Alekseyeva: We will remain without funding because we don't receive Russian financing. The state won't finance us because we defend citizens whose rights are violated by Russian bureaucrats. Our state won't fund that kind of organization. Business here won't finance us either because every businessman understands that if he finances an organization that is not useful to the authorities, then he puts his own business under threat.
We don't have any other sources of financing apart from abroad. It will seriously reduce the efficiency of our work. We won't be able to continue, for instance, our educational projects that we've had for many years.
RFE/RL: So how will you get around this problem in practice?
Alekseyeva: The Moscow Helsinki Group was founded in 1976 during the Soviet period, when of course there was no financing whatsoever either from abroad or from Russia. It received its first grant only in 1993, when it was already an internationally renowned organization.

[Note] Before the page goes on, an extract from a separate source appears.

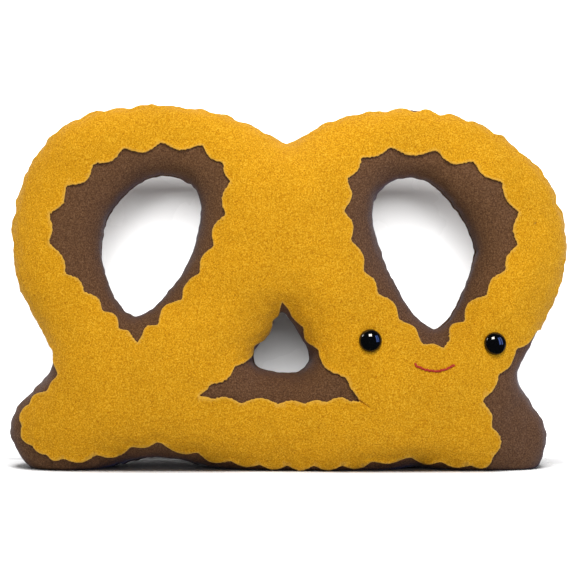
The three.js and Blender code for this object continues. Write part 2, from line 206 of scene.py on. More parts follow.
class Loop:
    """A closed line in the plan, turned so that what it encloses lies to its left."""

    def __init__(self, runs, step=0.8, closed=True):
        if closed:
            line = smooth_line(runs, True)
            parts = [evenly(np.vstack([line, line[:1]]), step)]
        else:
            parts = [evenly(smooth_line(run, False), step) for run in runs]
        points = np.vstack([part[:-1] for part in parts])
        starts = np.concatenate([[0], np.cumsum([len(part) - 1 for part in parts])])[:-1]
        ahead = np.roll(points, -1, 0)
        turned = (points[:, 0] * ahead[:, 1] - ahead[:, 0] * points[:, 1]).sum() < 0
        if turned:
            points, starts = points[::-1], len(points) - 1 - starts
        self.points = points
        self.leg = np.roll(points, -1, 0) - points
        self.leg_length = np.linalg.norm(self.leg, axis=1)
        self.normal = np.column_stack([-self.leg[:, 1], self.leg[:, 0]]) / self.leg_length[:, None]
        self.run = np.concatenate([[0], np.cumsum(self.leg_length)])[:-1]
        self.length = self.leg_length.sum()
        self.corners = [] if closed else self.run[starts]

    def measure(self, places):
        """Distance of each place from the line, positive inside it; how far round the line the
        nearest point lies; and that point. The nearest leg is one of the two beside the nearest
        of the line's points.
        """
        distance, run, foot = np.empty(len(places)), np.empty(len(places)), np.empty((len(places), 2))
        size = (self.points**2).sum(1)
        for start in range(0, len(places), 8192):
            p = places[start : start + 8192]
            nearest = (size - 2 * p @ self.points.T).argmin(1)
            found = []
            for leg in (nearest - 1, nearest):
                along = ((p - self.points[leg]) * self.leg[leg]).sum(1) / self.leg_length[leg] ** 2
                along = along.clip(0, 1)
                at = self.points[leg] + along[:, None] * self.leg[leg]
                found.append((leg, along, at, np.linalg.norm(p - at, axis=1)))
            (leg_a, along_a, at_a, off_a), (leg_b, along_b, at_b, off_b) = found
            second = off_b < off_a
            leg, at = np.where(second, leg_b, leg_a), np.where(second[:, None], at_b, at_a)
            along = np.where(second, along_b, along_a)
            corner = (along_a >= 1) & (along_b <= 0)
            facing = np.where(corner[:, None], self.normal[leg_a] + self.normal[leg_b], self.normal[leg])
            side = np.where(((p - at) * facing).sum(1) < 0, -1.0, 1.0)
            part = slice(start, start + len(p))
            distance[part] = side * np.minimum(off_a, off_b)
            run[part] = (self.run[leg] + along * self.leg_length[leg]) % self.length
            foot[part] = at
        return distance, run, foot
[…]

We will lose the efficiency of our work. We will return to the way we worked in the Soviet Union. Twenty years after the collapse of the Soviet Union, human rights workers find themselves once again in the same position.
[We'll get around it by] volunteering. Back [in Soviet times], we distributed our documents on human rights violations through samizdat. Now it is much easier than it was back then.
Information will come to us -- we can find out things through the Internet and people approach us directly via telephone or online. We will put out material on citizens' human rights violations.
RFE/RL: Why do you think the Russian authorities have made this move now?
Alekseyeva: Because now a serious attack is being carried out on all the rights of citizens -- on their voting rights as well as their right to expression and on the right to unite. All of these rights are guaranteed by our constitution, but the authorities have already long forgotten about its existence.